Há décadas, um conjunto de incentivos fiscais, que não são transparentes nem monitorados ou mesmo avaliados pelo governo, continua estimulando atividades poluidoras, insalubres ou intensivas em emissões de carbono, como nos setores de energia fóssil, agropecuária e transportes, além dos agrotóxicos.
Apesar de não haver estimativas oficiais, estudos da sociedade civil calculam que, enquanto os subsídios para os agrotóxicos podem superar R$14,53 bilhões por ano, os subsídios aos combustíveis fósseis totalizaram R$118,2 bilhões somente em 2021. Portanto, a reforma tributária deve eliminar incentivos perversos, concedidos sob pressões retrógradas e sem consonância com as atuais políticas sociais, climáticas e socioambientais.

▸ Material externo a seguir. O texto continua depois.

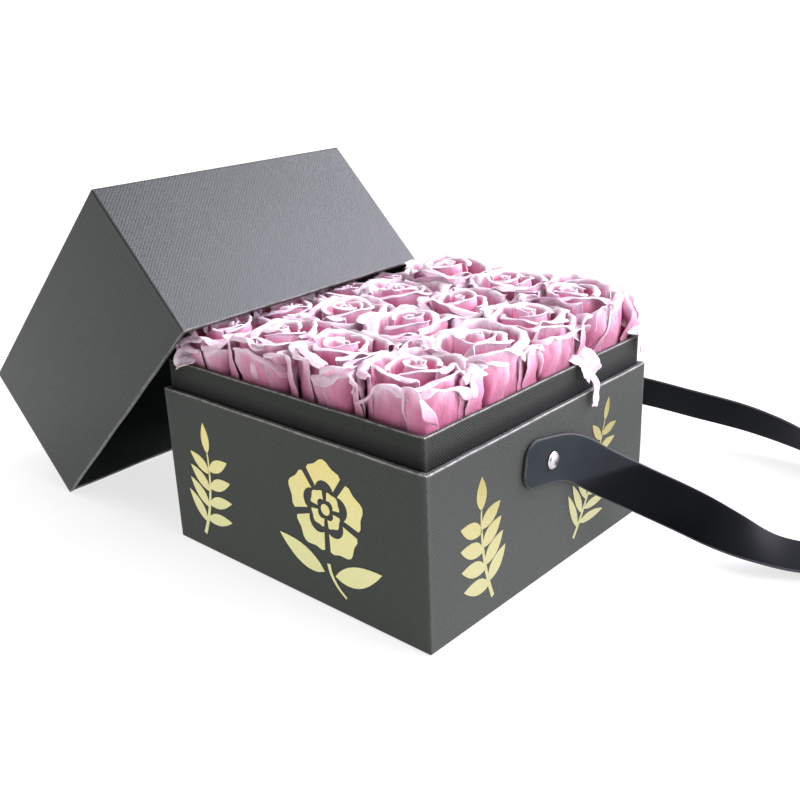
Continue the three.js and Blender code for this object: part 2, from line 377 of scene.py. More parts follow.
def tray(name, half, height, wall, floor, mat, seed, rim_r=0.75, corner=1.0, bow=0.25, rim_wear=0.55, corner_wear=0.03, base_wear=0.04, to_world=None, z_floor=None):
    """An open box wrapped in paper: floor at z=0, rim at z=height, in mm; to_world places it."""
    rng = np.random.default_rng(seed)
    ph = rng.uniform(0, 6.28, 12)
    nside, narc = 26, 5
    prof = []  # (inset, z, wear, is inner)
    r = 0.9
    prof.append((6.0, 0.0, 0, 0))
    prof.append((r + 0.6, 0.0, 0, 0))
    for t in np.linspace(-90, 0, 5):
        prof.append((r - r * math.cos(math.radians(t)), r + r * math.sin(math.radians(t)), base_wear * (1 if -80 < t < -10 else 0.3), 0))
    for z in np.linspace(r + 0.8, height - rim_r - 0.7, 13):
        prof.append((0.0, z, 0, 0))
    # the rim: two rounded board edges with a narrow flat between them
    for t in np.linspace(0, 90, 6):
        w = rim_wear * math.exp(-((t - 48) / 34.0) ** 2)
        prof.append((rim_r - rim_r * math.cos(math.radians(t)), height - rim_r + rim_r * math.sin(math.radians(t)), w, 0))
    prof.append((wall / 2, height + 0.0, rim_wear * 0.15, 0))
    for t in np.linspace(90, 180, 6):
        w = 0.7 * rim_wear * math.exp(-((t - 132) / 34.0) ** 2)
        prof.append((wall - rim_r - rim_r * math.cos(math.radians(t)), height - rim_r + rim_r * math.sin(math.radians(t)), w, 1))
    for z in np.linspace(height - rim_r - 0.8, floor + 0.8, 9):
        prof.append((wall, z, 0, 1))
    for t in np.linspace(0, 90, 4):
        prof.append((wall + 0.6 - 0.6 * math.cos(math.radians(t)), floor + 0.6 - 0.6 * math.sin(math.radians(t)), 0, 1))
    prof.append((wall + 6, floor, 0, 1))
    verts, faces, wear = [], [], []
    n = None
    for inset, z, w, inner in prof:
        a = half - inset
        rc = max(0.45, corner - inset) if not inner else 0.7
        if inset > 5:
            rc = 3
        pts = ring_points(a, rc, nside, narc, seed, 0)
        n = len(pts)
        for i, (x, y, cw) in enumerate(pts):
            # boards bow very slightly between the corners, the same on both sides of a wall
            fx, fy = x / half, y / half
            bz = math.sin(math.pi * min(max(z / height, 0), 1)) * 0.6 + 0.4 * (z / height)
            k = bow * bz * (0.6 + 0.4 * math.sin(2.1 * z / height + ph[0]))
            if abs(x) >= abs(y):
                off = k * max(0, 1 - fy * fy) * (0.7 + 0.3 * math.sin(3 * fy + ph[1 if x > 0 else 2]))
                x -= math.copysign(off * 0.8, x)
            else:
                off = k * max(0, 1 - fx * fx) * (0.7 + 0.3 * math.sin(3 * fx + ph[3 if y > 0 else 4]))
                y -= math.copysign(off * 0.8, y)
            dz = 0.0
            if z > height - 3:
                s = x if abs(y) > abs(x) else y
                dz = 0.12 * math.sin(s * 0.11 + ph[5]) + 0.06 * math.sin(s * 0.43 + ph[6]) + (0.16 if cw > 0.5 else 0) - 0.18
            verts.append((x, y, z + dz))
            cwear = corner_wear * cw * (0.4 + 0.6 * (z / height) ** 3) if not inner and inset < 5 else 0.0
            wear.append(min(1, max(w, cwear) + (0.25 * w if cw > 0.6 else 0)))
    for k in range(len(prof) - 1):
        for i in range(n):
            j = (i + 1) % n
            faces.append((k * n + i, k * n + j, (k + 1) * n + j, (k + 1) * n + i))
    faces.append(tuple(reversed(range(n))))
    last = (len(prof) - 1) * n
    faces.append(tuple(last + i for i in range(n)))
    V = np.array(verts)
    o = mesh_from(name, V * MM, faces, mat, True, {"wear": wear})
    for p in o.data.polygons:
        if len(p.vertices) > 4:
            p.use_smooth = False
    if to_world is not None:
        o.matrix_world = to_world
    return o


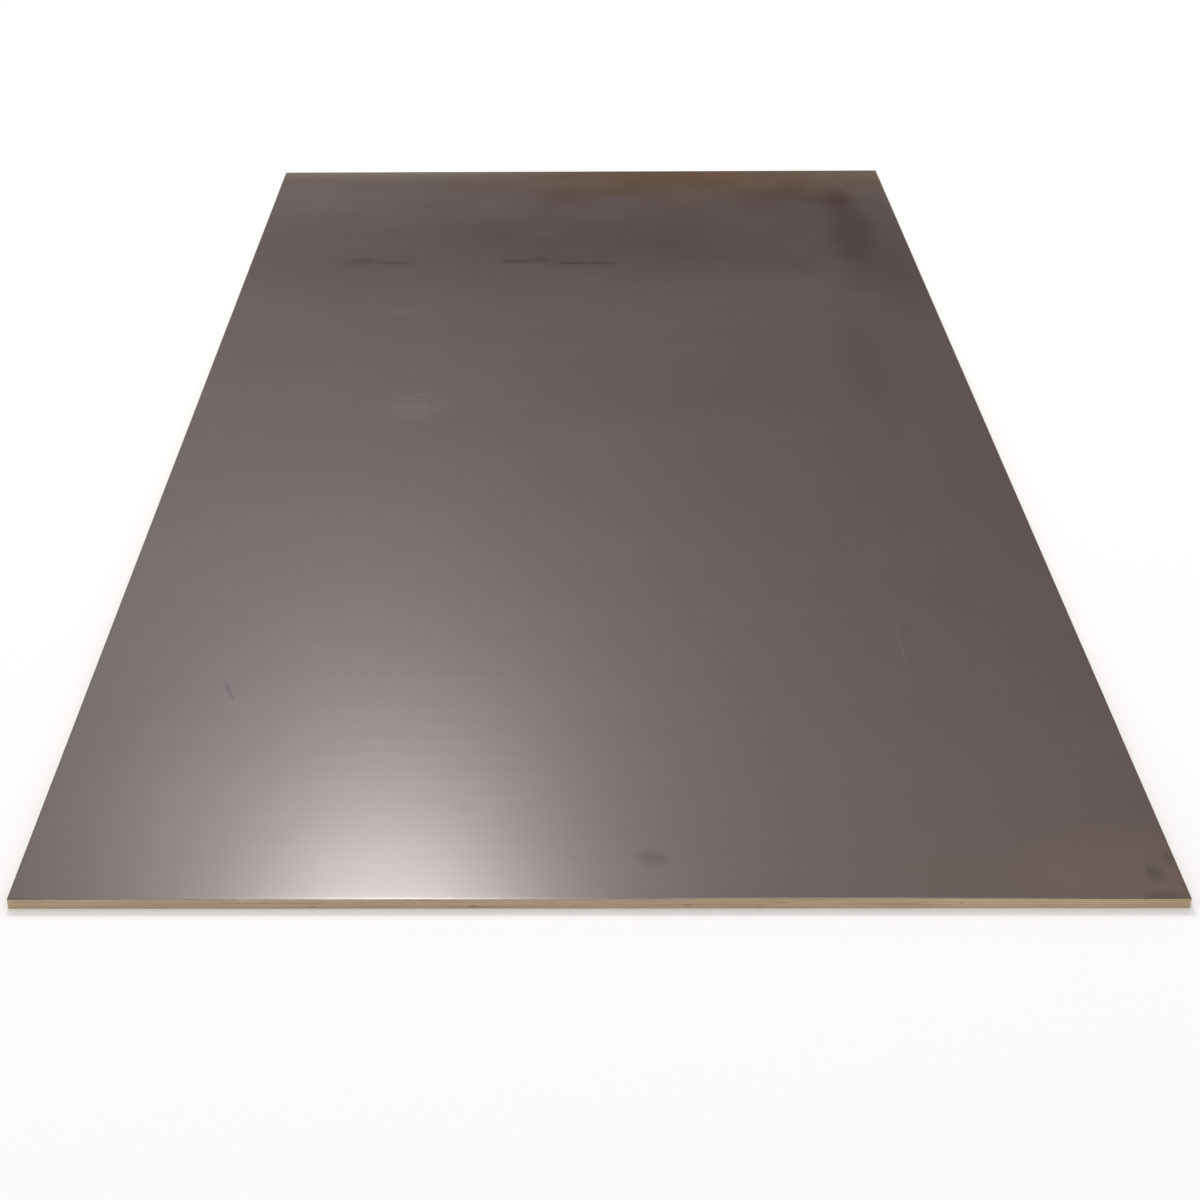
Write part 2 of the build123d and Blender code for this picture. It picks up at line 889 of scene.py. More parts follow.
@dataclass(frozen=True)
class GlueFinish:
    """Dark cured glue between two veneers."""

    name: str = "glue_line"
    dark: Colour = (0.060, 0.032, 0.018)
    pale: Colour = (0.200, 0.130, 0.075)
    streaks_along: float = 90.0
    streaks_across: float = 700.0
    roughness: float = 0.6
    pale_roughness: float = 0.15
    relief: float = 0.05 * MM

    def make(self, effects: Effects) -> bpy.types.Material:
        """Builds the glue line's material.

        Args:
            effects: The shared node groups.

        Returns:
            The finished material.
        """
        board = MaterialBoard(self.name)
        place = board.edge_place()
        fibre = board.use(
            effects.fibre, Place=place, Streaks_along=self.streaks_along, Streaks_across=self.streaks_across
        )
        shade = board.ease(fibre.outputs["Shade"], low=0.3, high=0.7)
        colour = board.blend(shade, self.dark, self.pale)
        rough = board.plus_share(self.roughness, shade, self.pale_roughness)
        saw = board.use(effects.saw, Place=place)
        board.finish(colour, rough, saw.outputs["Height"], self.relief)
        return board.material


@dataclass(frozen=True)
class EdgeFinishes:
    """The three materials of a sawn edge."""

    long_grain: bpy.types.Material
    end_grain: bpy.types.Material
    glue: bpy.types.Material


def edge_finishes(effects: Effects) -> EdgeFinishes:
    """Builds the materials that all four sawn edges share.

    Args:
        effects: The shared node groups.

    Returns:
        The three materials.
    """
    long_grain = VeneerFinish(
        name="long_grain_veneer",
        pale=(0.68, 0.515, 0.315),
        dark=(0.51, 0.370, 0.218),
        streak=(0.25, 0.155, 0.080),
        streaks_along=14.0,
        streaks_across=1300.0,
    )
    end_grain = VeneerFinish(
        name="end_grain_veneer",
        pale=(0.53, 0.395, 0.240),
        dark=(0.34, 0.242, 0.140),
        streak=(0.19, 0.115, 0.062),
        streaks_along=900.0,
        streaks_across=1500.0,
        relief=0.2 * MM,
    )
    return EdgeFinishes(long_grain.make(effects), end_grain.make(effects), GlueFinish().make(effects))


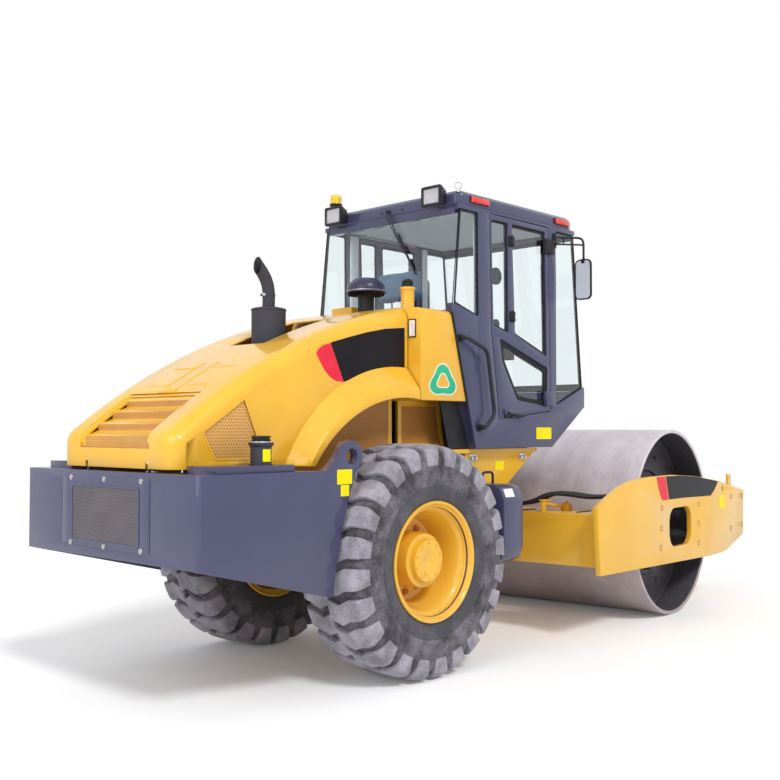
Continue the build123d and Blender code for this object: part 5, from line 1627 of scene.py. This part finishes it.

A nova economia do século XXI é aquela que adota critérios mensuráveis e coerentes com o projeto de redução das desigualdades e com a necessária promoção da saúde e da educação públicas, assegurando o bem-viver das presentes e futuras gerações. Ou a reforma tributária será sustentável, ou ela não se sustentará.
Mateus B. Fernandes é Assessor de Advocacy no IDS (Instituto Democracia e Sustentabilidade). Livi Gerbase é Assessora Política do Instituto de Estudos Socioeconômicos (Inesc) e mestre em Economia Política Internacional pela UFRJ.